Data excerpt –

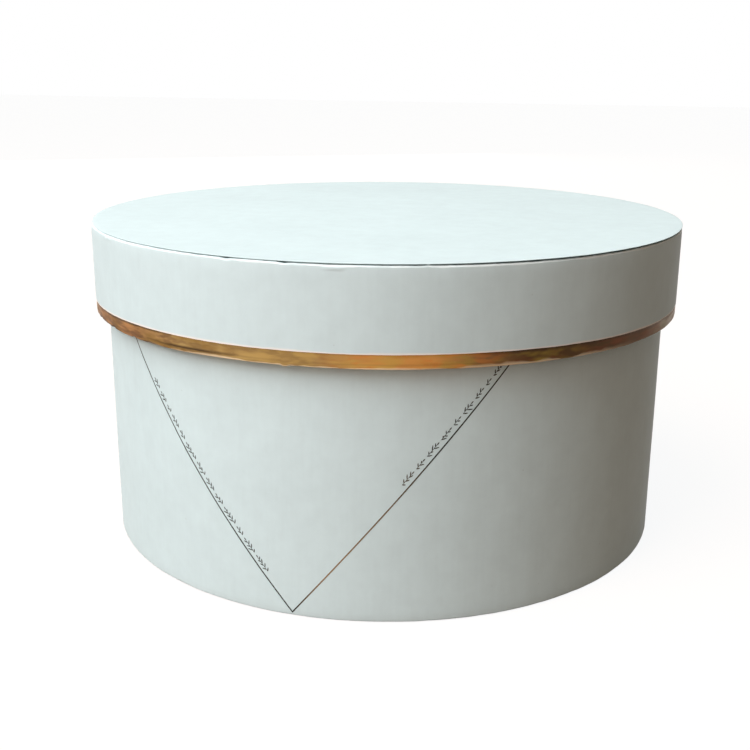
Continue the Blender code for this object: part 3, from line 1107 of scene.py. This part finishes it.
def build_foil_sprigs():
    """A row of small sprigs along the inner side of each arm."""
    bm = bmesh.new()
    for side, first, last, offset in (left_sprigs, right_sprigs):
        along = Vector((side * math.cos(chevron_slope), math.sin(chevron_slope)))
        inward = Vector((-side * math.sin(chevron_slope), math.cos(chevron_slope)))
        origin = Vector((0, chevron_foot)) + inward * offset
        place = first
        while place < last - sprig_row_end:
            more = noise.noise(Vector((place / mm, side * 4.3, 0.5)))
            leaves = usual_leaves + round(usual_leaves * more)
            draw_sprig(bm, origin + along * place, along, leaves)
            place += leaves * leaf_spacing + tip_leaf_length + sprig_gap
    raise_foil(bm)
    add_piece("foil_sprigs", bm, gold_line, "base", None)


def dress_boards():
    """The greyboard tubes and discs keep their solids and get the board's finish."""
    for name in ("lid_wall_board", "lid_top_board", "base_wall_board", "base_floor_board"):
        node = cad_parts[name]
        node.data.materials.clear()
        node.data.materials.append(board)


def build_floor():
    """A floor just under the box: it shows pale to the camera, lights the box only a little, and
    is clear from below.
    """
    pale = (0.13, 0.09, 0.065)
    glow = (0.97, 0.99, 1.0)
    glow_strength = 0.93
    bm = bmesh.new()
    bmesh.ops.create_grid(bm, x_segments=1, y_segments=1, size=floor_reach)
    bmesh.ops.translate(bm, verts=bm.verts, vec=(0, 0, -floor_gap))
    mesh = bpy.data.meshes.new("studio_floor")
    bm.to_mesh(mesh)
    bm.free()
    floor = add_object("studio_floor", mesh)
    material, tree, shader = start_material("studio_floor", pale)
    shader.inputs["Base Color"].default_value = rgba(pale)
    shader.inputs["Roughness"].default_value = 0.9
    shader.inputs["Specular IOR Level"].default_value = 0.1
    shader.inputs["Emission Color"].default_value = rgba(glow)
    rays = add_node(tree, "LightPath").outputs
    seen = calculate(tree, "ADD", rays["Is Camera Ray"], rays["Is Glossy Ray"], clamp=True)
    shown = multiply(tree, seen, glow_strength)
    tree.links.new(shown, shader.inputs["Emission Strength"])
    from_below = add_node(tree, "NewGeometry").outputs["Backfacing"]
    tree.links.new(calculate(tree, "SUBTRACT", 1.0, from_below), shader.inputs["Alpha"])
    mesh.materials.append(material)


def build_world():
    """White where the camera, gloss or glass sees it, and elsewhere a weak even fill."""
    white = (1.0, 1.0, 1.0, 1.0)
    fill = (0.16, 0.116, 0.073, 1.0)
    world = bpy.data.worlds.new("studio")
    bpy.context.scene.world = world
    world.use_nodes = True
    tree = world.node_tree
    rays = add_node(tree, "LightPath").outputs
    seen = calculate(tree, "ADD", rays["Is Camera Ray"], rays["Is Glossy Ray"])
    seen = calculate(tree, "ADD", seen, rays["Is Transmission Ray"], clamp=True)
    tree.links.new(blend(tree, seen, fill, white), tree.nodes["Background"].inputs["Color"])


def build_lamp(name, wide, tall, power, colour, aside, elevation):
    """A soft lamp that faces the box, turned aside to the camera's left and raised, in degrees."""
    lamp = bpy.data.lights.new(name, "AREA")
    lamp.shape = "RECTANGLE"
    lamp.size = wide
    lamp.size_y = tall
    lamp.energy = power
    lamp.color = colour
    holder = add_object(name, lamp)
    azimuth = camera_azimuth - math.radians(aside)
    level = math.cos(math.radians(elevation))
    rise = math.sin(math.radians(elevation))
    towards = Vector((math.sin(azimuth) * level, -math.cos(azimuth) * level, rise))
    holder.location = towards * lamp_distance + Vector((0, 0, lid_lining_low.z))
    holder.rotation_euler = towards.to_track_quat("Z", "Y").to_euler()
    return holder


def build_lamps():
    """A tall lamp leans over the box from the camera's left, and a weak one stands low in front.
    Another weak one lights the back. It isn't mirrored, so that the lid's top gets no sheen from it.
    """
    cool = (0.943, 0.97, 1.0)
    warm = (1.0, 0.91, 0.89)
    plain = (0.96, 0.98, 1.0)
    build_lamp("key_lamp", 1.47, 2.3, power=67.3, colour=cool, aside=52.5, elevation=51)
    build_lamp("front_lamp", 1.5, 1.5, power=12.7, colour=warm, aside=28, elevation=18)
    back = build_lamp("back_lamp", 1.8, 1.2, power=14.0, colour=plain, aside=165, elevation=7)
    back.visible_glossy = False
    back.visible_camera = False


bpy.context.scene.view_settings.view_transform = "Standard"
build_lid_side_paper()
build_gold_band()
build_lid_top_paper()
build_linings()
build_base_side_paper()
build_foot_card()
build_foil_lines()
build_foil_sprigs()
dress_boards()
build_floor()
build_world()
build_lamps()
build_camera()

What the task requires –
Looking at the data above, return every line from the one with "node = cad_parts[name]" down to the one with "node.data.materials.append(board)", exactly and inclusively.

Task response –
        node = cad_parts[name]
        node.data.materials.clear()
        node.data.materials.append(board)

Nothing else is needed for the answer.